Sharp is a bright E-type asteroid and a member of the Hungaria family, which form the innermost dense concentration of asteroids in the Solar System. It orbits the Sun in the inner main-belt at a distance of 1.7–2.2 AU once every 2 years and 9 months (998 days). Its orbit has an eccentricity of 0.12 and an inclination of 24° with respect to the ecliptic. The body's observation arc begins with its official discovery observation at Palomar, as no precoveries were taken, and no prior identifications were made.

== Diameter and albedo ==

According to the surveys carried out by NASA's Wide-field Infrared Survey Explorer with its subsequent NEOWISE mission, Sharp measures 2.033 kilometers in diameter, and its surface has an outstandingly high albedo of 1.000. The Collaborative Asteroid Lightcurve Link assumes an albedo of 0.30 – a compromise value between 0.4 and 0.2, corresponding to the Hungaria asteroids both as family and orbital group – and calculates a diameter of 3.85 kilometers with an absolute magnitude of 14.0.

The high albedo derived from the WISE-observations indicate that Sharp belongs to the collisional Hungaria asteroids (rather than just its orbital group), which is thought to have originated from the same parent body that shattered into fragments in an ancient asteroid collision. The high albedo is due to the magnesium-rich mineral enstatite, which led to the E-type in the asteroid spectral type taxonomy.

== Suspected binary ==

A first rotational lightcurve of Sharp was obtained in November 2011, from photometric observations by American astronomer Brian Warner at his Palmer Divide Observatory (716) in Colorado (U=2). Lightcurve analysis indicated the possibility that Sharp could be orbited by a minor-planet moon nearly every 24 hours.

In 2014/15, Sharp was re-examined by Brian Warner in a collaboration with astronomers Vladimir Benishek at Belgrade Astronomical Observatory, Serbia, and Andrea Ferrero at Bigmuskie Observatory in Italy (B88). The European collaboration was required because the satellite's orbital period was expected to be almost exactly an Earth day, and therefore synchronous with Earth, which would have made it impossible to obtain photometric data points covering the entire lightcurve from just one single location.

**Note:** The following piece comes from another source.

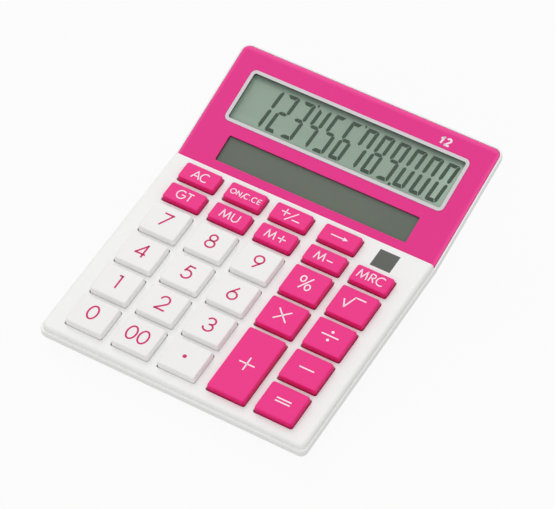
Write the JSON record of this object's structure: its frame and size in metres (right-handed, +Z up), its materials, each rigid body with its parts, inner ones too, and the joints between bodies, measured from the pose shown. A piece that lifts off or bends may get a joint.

The obtained lightcurves from the combined photometric observations gave a well-defined rotation period of 4.5609 hours, a brightness variation of 0.18 magnitude (U=3), and orbital period of 24.22 hours for the asteroid's moon. However, as no mutual occultation/eclipsing events were observed, the binary nature of Sharp remains unconfirmed. The "Johnstonsarchive" estimates that the moon has a semi-major axis of 4.5 kilometers. No diameter estimate for the moon was published, as a secondary-to-primary mean-diameter ratio could not be derived.

== Naming ==

This minor planet was named in honor of American geomorphologist Robert P. Sharp (1911–2004), American professor of geology at Caltech, expert on glaciers, the movement of sand dunes and the geology of Mars. The Martian crater Robert Sharp and mountain Mount Sharp (now officially Aeolis Mons), were named in his honor. Mount Sharp rises from the middle of Gale Crater, which is explored by the Mars Curiosity rover since 2012. The approved naming citation was published by the Minor Planet Center on 17 March 1995 (M.P.C. 24917).